■ **Directions for this task**:
Pick out each line containing the string "type" and copy it.

■ **Supplied data**:
◇ ◇ ◇ ◇

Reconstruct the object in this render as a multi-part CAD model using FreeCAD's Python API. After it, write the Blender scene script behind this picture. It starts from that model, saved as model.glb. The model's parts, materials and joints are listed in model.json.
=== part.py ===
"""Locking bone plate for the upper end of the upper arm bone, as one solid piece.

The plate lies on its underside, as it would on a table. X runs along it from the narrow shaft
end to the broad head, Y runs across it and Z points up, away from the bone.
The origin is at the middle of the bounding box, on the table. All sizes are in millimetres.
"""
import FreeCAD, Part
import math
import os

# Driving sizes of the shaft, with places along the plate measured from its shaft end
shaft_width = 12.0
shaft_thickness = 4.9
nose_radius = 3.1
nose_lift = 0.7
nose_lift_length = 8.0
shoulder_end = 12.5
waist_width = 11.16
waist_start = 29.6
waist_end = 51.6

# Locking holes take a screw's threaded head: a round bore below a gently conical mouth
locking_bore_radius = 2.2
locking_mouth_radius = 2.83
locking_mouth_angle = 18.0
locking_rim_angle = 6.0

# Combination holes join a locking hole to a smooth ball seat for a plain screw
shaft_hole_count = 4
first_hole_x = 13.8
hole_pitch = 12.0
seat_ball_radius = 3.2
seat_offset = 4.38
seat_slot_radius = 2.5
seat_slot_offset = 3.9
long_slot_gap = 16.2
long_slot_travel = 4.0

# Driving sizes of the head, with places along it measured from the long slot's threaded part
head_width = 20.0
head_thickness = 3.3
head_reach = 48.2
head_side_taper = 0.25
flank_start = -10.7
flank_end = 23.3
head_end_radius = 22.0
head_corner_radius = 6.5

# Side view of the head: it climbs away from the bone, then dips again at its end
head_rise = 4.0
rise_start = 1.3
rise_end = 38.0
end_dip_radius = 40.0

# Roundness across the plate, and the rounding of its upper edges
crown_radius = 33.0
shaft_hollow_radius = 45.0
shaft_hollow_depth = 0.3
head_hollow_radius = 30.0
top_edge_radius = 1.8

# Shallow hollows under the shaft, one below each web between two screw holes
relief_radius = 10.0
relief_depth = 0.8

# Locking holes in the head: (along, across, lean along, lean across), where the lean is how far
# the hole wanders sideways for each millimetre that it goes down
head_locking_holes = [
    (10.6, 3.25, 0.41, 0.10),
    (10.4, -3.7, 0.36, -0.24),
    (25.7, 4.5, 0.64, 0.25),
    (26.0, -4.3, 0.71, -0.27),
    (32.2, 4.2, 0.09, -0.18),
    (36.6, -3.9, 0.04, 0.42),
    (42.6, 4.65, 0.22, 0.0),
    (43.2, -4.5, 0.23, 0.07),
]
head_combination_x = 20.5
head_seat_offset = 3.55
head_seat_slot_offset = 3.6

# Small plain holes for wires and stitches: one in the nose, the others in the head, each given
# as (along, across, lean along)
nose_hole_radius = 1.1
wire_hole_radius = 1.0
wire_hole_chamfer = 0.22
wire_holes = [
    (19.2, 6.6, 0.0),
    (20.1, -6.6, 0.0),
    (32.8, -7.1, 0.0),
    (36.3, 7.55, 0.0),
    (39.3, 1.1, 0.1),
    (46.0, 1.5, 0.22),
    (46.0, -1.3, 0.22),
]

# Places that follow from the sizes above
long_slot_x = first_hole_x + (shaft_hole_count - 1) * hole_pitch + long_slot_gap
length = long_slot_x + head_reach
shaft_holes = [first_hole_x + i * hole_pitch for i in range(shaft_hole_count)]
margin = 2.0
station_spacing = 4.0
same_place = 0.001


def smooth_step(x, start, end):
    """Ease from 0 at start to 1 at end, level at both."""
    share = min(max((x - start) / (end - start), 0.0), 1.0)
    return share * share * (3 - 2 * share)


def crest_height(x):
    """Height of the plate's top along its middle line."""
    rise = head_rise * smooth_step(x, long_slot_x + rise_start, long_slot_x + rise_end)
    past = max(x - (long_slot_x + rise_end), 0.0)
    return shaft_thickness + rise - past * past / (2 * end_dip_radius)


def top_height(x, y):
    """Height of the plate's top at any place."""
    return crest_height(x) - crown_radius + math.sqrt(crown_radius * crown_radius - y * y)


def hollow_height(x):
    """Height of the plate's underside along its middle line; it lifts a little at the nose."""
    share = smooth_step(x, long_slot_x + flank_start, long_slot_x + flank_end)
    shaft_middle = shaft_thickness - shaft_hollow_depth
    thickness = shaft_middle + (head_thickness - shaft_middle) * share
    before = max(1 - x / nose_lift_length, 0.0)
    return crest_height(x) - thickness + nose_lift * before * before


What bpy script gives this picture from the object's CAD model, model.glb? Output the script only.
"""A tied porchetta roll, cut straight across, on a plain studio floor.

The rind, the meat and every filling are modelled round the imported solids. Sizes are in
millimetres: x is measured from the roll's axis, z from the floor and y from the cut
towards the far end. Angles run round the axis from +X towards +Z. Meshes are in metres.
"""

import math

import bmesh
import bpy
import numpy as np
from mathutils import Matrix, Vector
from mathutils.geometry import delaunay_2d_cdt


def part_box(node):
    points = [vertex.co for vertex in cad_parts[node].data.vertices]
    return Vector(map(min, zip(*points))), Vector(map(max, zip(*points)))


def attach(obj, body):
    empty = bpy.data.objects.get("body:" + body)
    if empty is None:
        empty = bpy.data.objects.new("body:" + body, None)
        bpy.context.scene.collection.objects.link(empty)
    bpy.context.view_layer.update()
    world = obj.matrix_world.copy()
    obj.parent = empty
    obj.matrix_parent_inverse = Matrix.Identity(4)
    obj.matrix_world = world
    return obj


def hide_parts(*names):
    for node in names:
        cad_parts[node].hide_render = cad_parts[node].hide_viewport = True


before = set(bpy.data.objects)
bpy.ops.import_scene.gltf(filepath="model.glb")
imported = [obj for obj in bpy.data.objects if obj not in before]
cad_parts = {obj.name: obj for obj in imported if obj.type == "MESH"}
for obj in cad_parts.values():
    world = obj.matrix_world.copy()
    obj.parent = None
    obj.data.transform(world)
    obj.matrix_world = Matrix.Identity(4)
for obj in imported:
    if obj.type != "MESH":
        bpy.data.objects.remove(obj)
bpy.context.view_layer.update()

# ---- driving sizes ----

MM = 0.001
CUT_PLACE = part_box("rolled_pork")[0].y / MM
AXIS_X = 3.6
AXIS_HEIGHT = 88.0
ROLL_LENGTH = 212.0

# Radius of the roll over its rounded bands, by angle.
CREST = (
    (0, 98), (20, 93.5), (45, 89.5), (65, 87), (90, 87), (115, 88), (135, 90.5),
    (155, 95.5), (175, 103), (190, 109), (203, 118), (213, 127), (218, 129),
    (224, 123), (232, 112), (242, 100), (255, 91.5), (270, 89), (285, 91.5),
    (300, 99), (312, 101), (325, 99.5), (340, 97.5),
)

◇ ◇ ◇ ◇

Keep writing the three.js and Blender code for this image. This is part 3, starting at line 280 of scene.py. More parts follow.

◇ ◇ ◇ ◇

■ **Correct answer**:
cad_parts = {obj.name: obj for obj in imported if obj.type == "MESH"}
    if obj.type != "MESH":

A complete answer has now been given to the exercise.